Вабельский сердито заходил взад и вперед по комнате, заложив руки за спину, как всегда делал в минуты сильнейшего раздражения. Слезы Марьи Сергеевны, ее отчаяние, ужас и страх невольно сбивали с толку, как он говорил, и его самого. До сих пор его романы не отличались особенным драматизмом, и в подобных случаях дело обходилось и просто, и легко. А тут, при виде ее измученного лица и слез, ему и самому все это начинало казаться чем-то очень сложным, как будто он в чем-то так запутан, что не может и не умеет даже найти выход.

– Ну, полно же… – проговорил он, наконец, подходя к ней.

В глубине души он все же чувствовал к ней некоторую нежность, и ему было ее жаль. Он ласково отвел ее руки от заплаканного лица и поцеловал их ладони.

Она тихо всхлипывала, положив голову ему на плечо и изредка поднося его руку к своим губам.

– Ведь мы и раньше ожидали этого, пугаться особенно нечего…

Марья Сергеевна смотрела на лампу, на письменный стол с портретом какой-то тетки, на его дорогую ей руку, лицо… И мысль, что им придется лгать, притворяться, изворачиваться, наполняла ее и горечью, и стыдом, и отвращением.

– Теперь все кончится… – высказала она вслух свою мысль, думая о том, что в их отношениях кончится все хорошее, что она так любила, что было ей так дорого.

– Э, глупости! Ничего не кончится, если ты сама не испортишь всего.

Он долго и много говорил ей, хотя и не был уверен, понимает ли она его и сумеет ли исполнить свою роль согласно его плану, и внутренне досадовал на нее: точно как ребенок!.. Даже странно, женщина, а хитрости ни на грош!

Ему редко приходилось "учить" своих подруг, а если и случалось наставлять более неопытных, то ученицы схватывали всю премудрость на лету и выучивались с первого же урока. "А эту Бог весть когда надоумишь!"

И он с легким раздражением искоса взглядывал на нее. Она сидела на диване, тяжело опершись головой на одну руку. По ее точно вдруг осунувшемуся лицу разлились желтоватые болезненные тени, а полная фигура ее, тяжело и неграциозно согнувшаяся, и даже самое лицо, обычно такое прелестное, в эту минуту показались ему некрасивыми и непривлекательными.

"Теперь дурнеть еще начнет! – подумал он с неудовольствием. – Начнутся эти вечные слезы, упреки, терзания и через год, глядишь, старухой будет… Нет, все-таки эти тридцатилетние женщины ужасно непрочны в своей красоте держатся-держатся, да вдруг разом и поблекнут".

– Во всяком случае, ужасного еще ничего не случилось, да, быть может, и вовсе ничего особенного не случится, – сказал он, ходя из угла в угол.

– Ты думаешь… – Марья Сергеевна тихо подняла голову и с тоскливою задумчивостью взглянула на него. – А я… боюсь… Что впереди нам, быть может, предстоит нечто еще более ужасное…

Вабельский остановился и тревожно посмотрел на нее.
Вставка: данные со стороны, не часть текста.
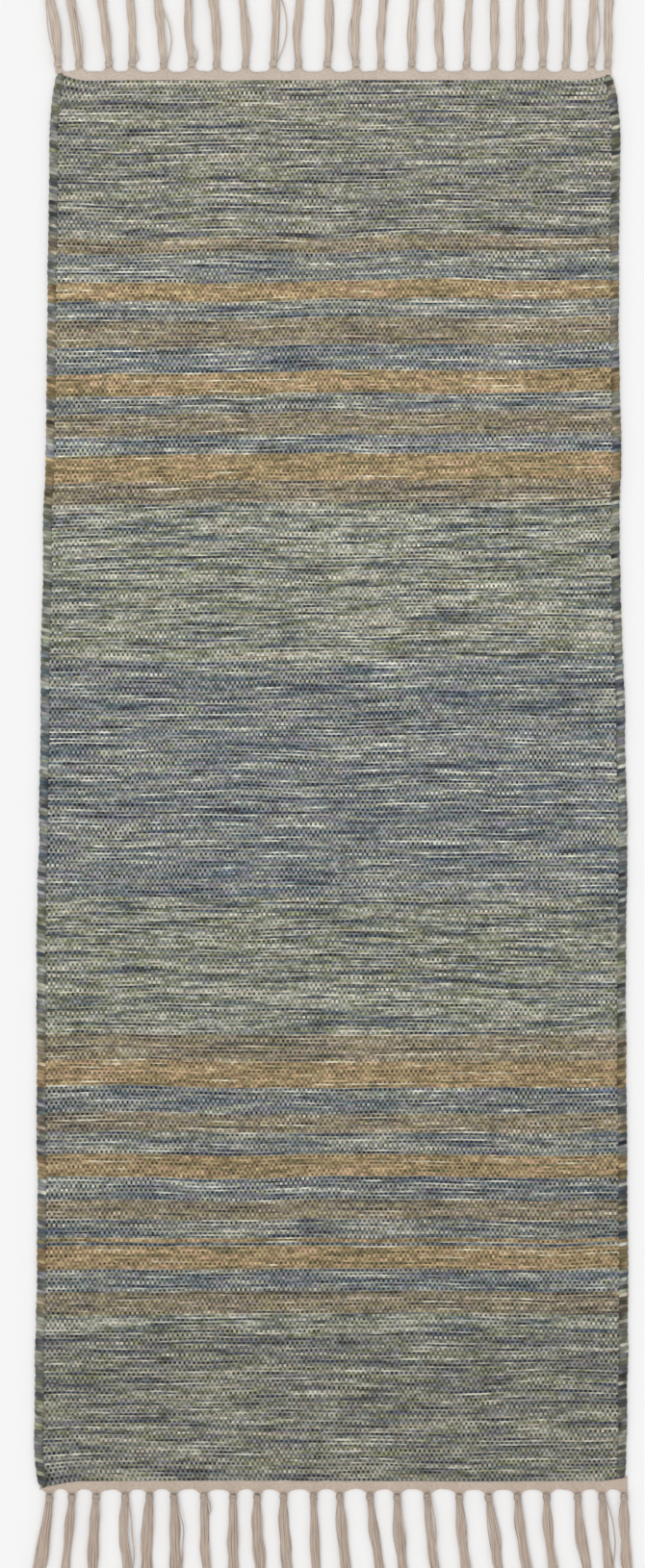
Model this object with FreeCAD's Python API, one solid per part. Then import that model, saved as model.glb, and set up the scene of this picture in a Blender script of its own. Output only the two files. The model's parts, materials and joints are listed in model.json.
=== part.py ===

В ее словах ему послышалось что-то подозрительное, что вдруг как-то неприятно подействовало на него.

– То есть что же это… Нечто, еще более ужасное?

Марья Сергеевна молчала, не глядя на него, как будто нарочно избегая его взгляда, и в ее лице было что-то странное, страдающее и недосказанное.

Вабельский все тревожнее и пытливее смотрел на нее.

– Маня… Что же…

Она нервно хрустнула пальцами и вдруг быстро встала с дивана.

– Ах, я не знаю еще…

И, отойдя в самую глубь комнаты, наклонилась над стулом, поднимая с него свой платок, так что все ее лицо находилось в тени, а Виктор Алексеевич не мог рассмотреть не только его выражения, но даже плохо различал сливавшиеся в полусвете черты его.

Она знала, что он не видит ее, и в эту минуту это было для нее приятно. Она чувствовала какое-то странное состояние в душе. Ей было стыдно мучительным, тяжелым стыдом и от того, что она угадывала в себе, и от того, что должна была высказать ему вслух мысль, при которой вспыхивала даже наедине сама с собой. Ей было горько и обидно инстинктивное понимание, что ему это неприятно, и в то же время где-то в самой глубине ее души шевелилось теплое и радостное чувство. Сознание, что она может быть беременною, охватывало ее ужасом и отчаянием, но мысль, что это будет его ребенок, невольно умиляла ее.